- The Washington Times - Monday, April 1, 2002

Two Border Patrol agents who reported security problems along the U.S.-Canada border have been recommended by senior U.S. Immigration and Naturalization Service officials for suspensions and demotions, says a U.S. senator.
Sen. Charles E. Grassley, a senior member of the Senate Judiciary Committee, told INS Commissioner James Ziglar in a letter Friday he was "shocked and angry" about the agency's decision to "retaliate" against agents Mark Hall and Robert Lindemann.
Mr. Grassley said INS was in violation of the 1989 Whistleblower Protection Act, which he authored, and questioned whether senior officials were "more worried about suppressing embarrassing information than enforcing immigration laws and protecting the nation's security."
"Agents Hall and Lindemann spotlighted security problems at the U.S.-Canadian border, providing a valuable service to the public," said the Iowa Republican, noting that the agents' information was validated in a follow-up investigation by the Justice Department's Office of Inspector General.
"It is especially galling that INS and Border Patrol managers initially sought to terminate the employment of these two agents, which is far more severe than the discipline meted out to higher-level officials involved in the INS' two recent embarrassing [incidents]," he said.
Mr. Grassley, ranking member of the Judiciary subcommittee that deals with crime and drugs, noted that four senior INS officials involved in sending out student visas for two of the September 11 hijackers and another INS officer who mistakenly allowed four Pakistanis into the country without proper documentation were only reassigned.
"The personnel actions in both these cases were widely viewed as slaps on the wrist," he said.
Mr. Hall and Mr. Lindeman reported last year that Michigan's border with Canada lacked the resources to adequately protect the United States from terrorists. They told the Detroit Free Press that Michigan's 804 miles of shoreline border were guarded by 28 field agents, one working boat, several damaged electronic sensors and one broken remote camera.
They were cited by INS for failing to follow instructions not to talk to reporters and recommended for 90-day suspensions.
Mr. Hall is president of the local Border Patrol agents' union. Mr. Lindemann is vice president.
INS spokesman Russ Bergeron said the agency does not discipline employees or prohibit them from speaking to the media, but those who do must follow established procedures.
"Employees have a responsibility to ensure that the safety of fellow officers and private citizens, as well as the service's national security efforts, are not compromised by comments made to the media," he said, noting that INS was precluded from commenting on the Hall and Lindemann matter pending completion of ongoing investigations.

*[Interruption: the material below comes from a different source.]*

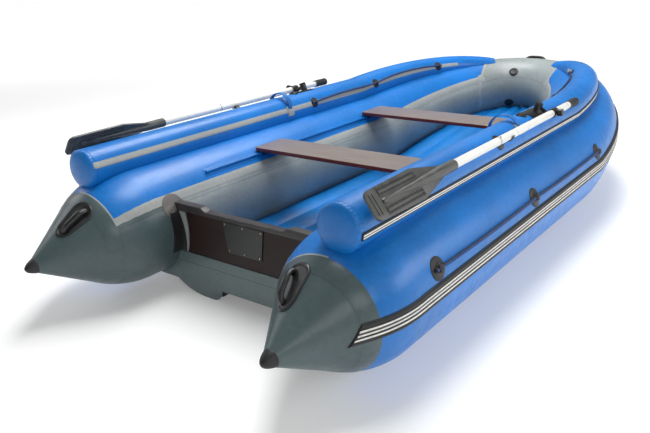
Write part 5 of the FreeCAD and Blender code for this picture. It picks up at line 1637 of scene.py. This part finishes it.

Mr. Grassley said that following their exposure of the border security problems, the two agents were separated from working together and moved to different shifts, where they now earn less.
He said Border Patrol proposals to suspend them for 90 days without pay and later demote them were put on hold pending the completion of an investigation by the Office of Special Counsel.
The Justice Department's Office of Inspector General said in a March 4 memo to INS: "We seriously question the decision to propose discipline against Hall and Lindemann and believe it would not be upheld. In sum, we believe the INS's proposal was unsound and that the INS should re-evaluate whether it has a basis to go forward with discipline against the two agents."
Mr. Grassley said that despite that recommendation, INS plans to proceed with its original disciplinary action against the two agents.
"The INS' actions in this case are exactly the opposite of what should be done," he said. "The INS needs more whistleblowers who expose security problems that have been ignored by the bureaucrats.
"Instead, the INS and Border Patrol have chosen to retaliate against those who spotlight problems and mismanagement," he said.
Mr. Grassley, in his letter, asked Mr. Ziglar to respond within 10 days to describe what disciplinary action he intends to recommend and to explain whether he intends to discipline the managers who sought to retaliate against Mr. Hall and Mr. Lindemann.